We’ve also wrapped the API calls in withContext(Dispatchers.IO) to ensure that they're executed on a background thread. If an exception is thrown during the API call, we catch it and handle it appropriately (such as by displaying an error message to the user).
In the processIntent() function, we switch on the incoming CounterIntent to determine what action to take. If the intent is an Increment or Decrement, we make the appropriate API call and dispatch a SetCount intent to the reducer with the result of the call. If the intent is a SetCount, we simply pass it along to the reducer.
The reducer is responsible for updating the CounterState with the new count value and returning a new state object. The new state is then emitted to any observers of the state property, such as a Compose UI.
In conclusion, MVI (Model-View-Intent) architecture pattern is a popular approach to designing user interfaces in Android apps. It is useful in managing state changes and handling user interactions with a clear separation of concerns.
MVI with Reducer functions is an extension of the MVI pattern that makes state management more predictable and manageable.
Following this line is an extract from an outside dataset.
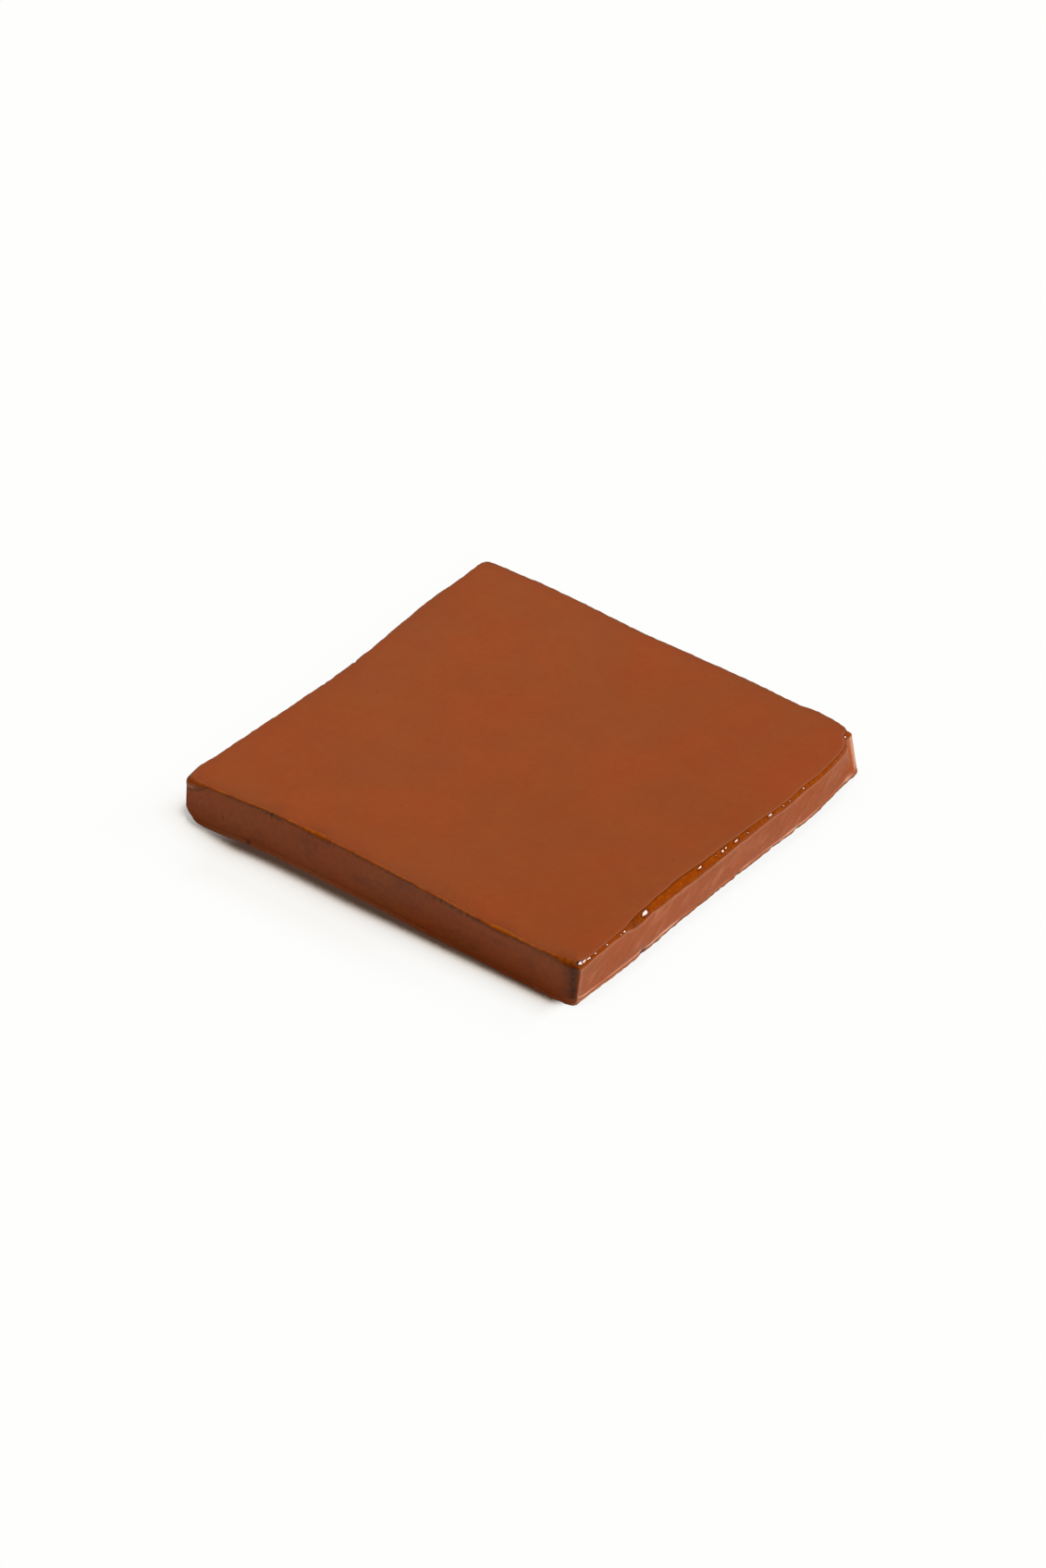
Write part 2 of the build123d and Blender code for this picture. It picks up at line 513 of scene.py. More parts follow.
# Small chips and nicks: the place right, back and up, the reach and the depth.
chips = (
    (50.8, 24.0, 0.5, 0.7, 0.30),
    (50.8, 15.5, 0.4, 0.6, 0.28),
    (50.5, 3.5, 0.4, 0.8, 0.30),
    (50.3, -1.8, 0.4, 0.6, 0.25),
    (49.6, -28.3, 0.9, 1.3, 0.35),
    (-35.6, -49.9, 1.1, 0.7, 0.24),
    (-27.4, -49.3, 10.5, 0.4, 0.12),
    (34.4, -50.3, 10.9, 0.4, 0.12),
    (48.5, -50.1, 9.0, 0.40, 0.15),
    (47.9, -50.2, 9.6, 0.35, 0.12),
    (48.5, -50.0, 7.3, 0.35, 0.14),
    (48.0, -50.1, 6.1, 0.30, 0.10),
    (48.4, -49.9, 4.6, 0.40, 0.15),
    (48.1, -49.8, 2.6, 0.40, 0.14),
    (-49.7, 2.7, 11.1, 0.45, 0.22),
    (-49.3, -2.2, 11.1, 0.40, 0.22),
    (-49.6, -7.4, 11.1, 0.40, 0.20),
)
darkened_share = 0.8     # how much of a chip's reach is darkened
chip_mask = np.zeros(wrap_x.shape)
for x, y, z, reach, depth in chips:
    apart = np.sqrt((wrap_x - x) ** 2 + (wrap_y - y) ** 2 + (wrap_z - z) ** 2)
    push -= depth * hump(apart, 0, reach)
    chip_mask = np.maximum(chip_mask, hump(apart, 0, darkened_share * reach))

# At the front left corner the glaze lapped over the side and wrinkled below the lap.
# The wrinkles are broken rings round one place, with a few more arcs to the right of them.
ring_x = -46.6
ring_z = 5.6
ring_squash = 0.8       # how much height counts beside width, so the rings are a little tall
ring_waver = 0.9        # how far the rings stray from round
ring_span = 1.2         # from crest to crest
inner_rings = (1.2, 1.0)    # how far out the rings are strongest, and how wide the strip is
outer_rings = (4.6, 1.3)
outer_share = 0.9
arcs_from = (-45.5, -43.0)  # the outer ones are only arcs on the right
ring_mean = 0.25        # how much of the rings is there on average, before they are broken up
ring_contrast = 2.0
wrinkle_height = 0.12
lap_start = 9.0         # how high the edge of the lap is on the left
lap_rise = 2.0          # how much higher it runs on the right
lap_climb = (-49.4, -45.6)
lap_ripple = 0.2
lap_ripple_turn = 1.9   # in radians per millimetre
lap_right_end = (-46.2, -45.2)
lap_back_end = (47.5, 49.5)
lap_top = (10.2, 11.2)
lap_step = (-0.08, 0.22)    # from just below the lap's edge to just above it
lap_thick = 0.14
lap_groove = 0.12
lap_groove_drop = 0.12
lap_groove_reach = 0.20
across_x, across_z = wrap_x - ring_x, (wrap_z - ring_z) * ring_squash
ring_place = np.sqrt(across_x**2 + across_z**2) + ring_waver * grain(wrap, 1.9 * mm, seed=3.3)
outer_arcs = outer_share * hump(ring_place, *outer_rings) * ramp(wrap_x, *arcs_from)
ring_zone = hump(ring_place, *inner_rings) + outer_arcs
ring_breaks = np.clip(ring_mean + ring_contrast * grain(wrap, 1.5 * mm, seed=12.1), 0, 1)
wrinkles = facing["front"] * on_side * ring_zone * ring_breaks * np.sin(ring_place * tau / ring_span)
push += wrinkle_height * wrinkles
lap_edge = lap_start + lap_rise * ramp(wrap_x, *lap_climb)
lap_edge = lap_edge + lap_ripple * np.sin(wrap_x * lap_ripple_turn)
lap_zone = (1 - ramp(wrap_x, *lap_right_end)) * ramp(-wrap_y, *lap_back_end)
lap_swell = ramp(wrap_z - lap_edge, *lap_step) * (1 - ramp(wrap_z, *lap_top))
push += lap_thick * lap_zone * lap_swell
lap_line = lap_zone * hump(wrap_z, lap_edge - lap_groove_drop, lap_groove_reach)
push -= lap_groove * lap_line
wrap = wrap + normals_of(wrap) * (push * mm)[:, :, None]

# Drops of glaze stopped along the right arris and set as flat lenses that catch the light.
# Each has its place along the side, its height, its half length and its half width.
# They face midway between the softbox and the camera, which is how they come to glint.
drops = (
    (-48.6, 11.02, 0.42, 0.34),
    (-46.3, 11.02, 0.46, 0.16),
    (-44.4, 10.98, 0.30, 0.13),
    (-40.7, 10.89, 0.26, 0.18),
    (-36.5, 10.73, 0.26, 0.17),
    (-35.4, 10.75, 0.34, 0.20),
    (-28.0, 10.55, 0.78, 0.45),
    (-9.5, 10.50, 0.58, 0.26),
    (-4.3, 10.61, 0.24, 0.18),
    (-2.2, 10.52, 0.42, 0.32),
    (-1.1, 10.58, 0.32, 0.26),
    (2.1, 10.59, 0.60, 0.22),
    (5.8, 10.48, 0.28, 0.20),
    (13.0, 10.94, 0.58, 0.22),
    (17.0, 10.99, 0.28, 0.17),
    (19.1, 11.05, 0.28, 0.18),
    (24.4, 11.04, 0.34, 0.18),
    (44.4, 11.05, 0.34, 0.30),
)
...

By using reducers, developers can separate the logic that updates the state from the logic that reacts to user intents. This makes it easier to test and maintain the code.
MVI with middleware is another way to handle asynchronous operations like network calls. By using coroutines and channels, developers can manage asynchronous operations while keeping the code readable and maintainable. Overall, MVI with reducers and middleware is a powerful pattern that can help simplify complex UI logic in Android apps.
That concludes our discussion on the MVI architecture pattern and its potential benefits in structuring your new or existing Android app. We hope you found this article helpful and informative.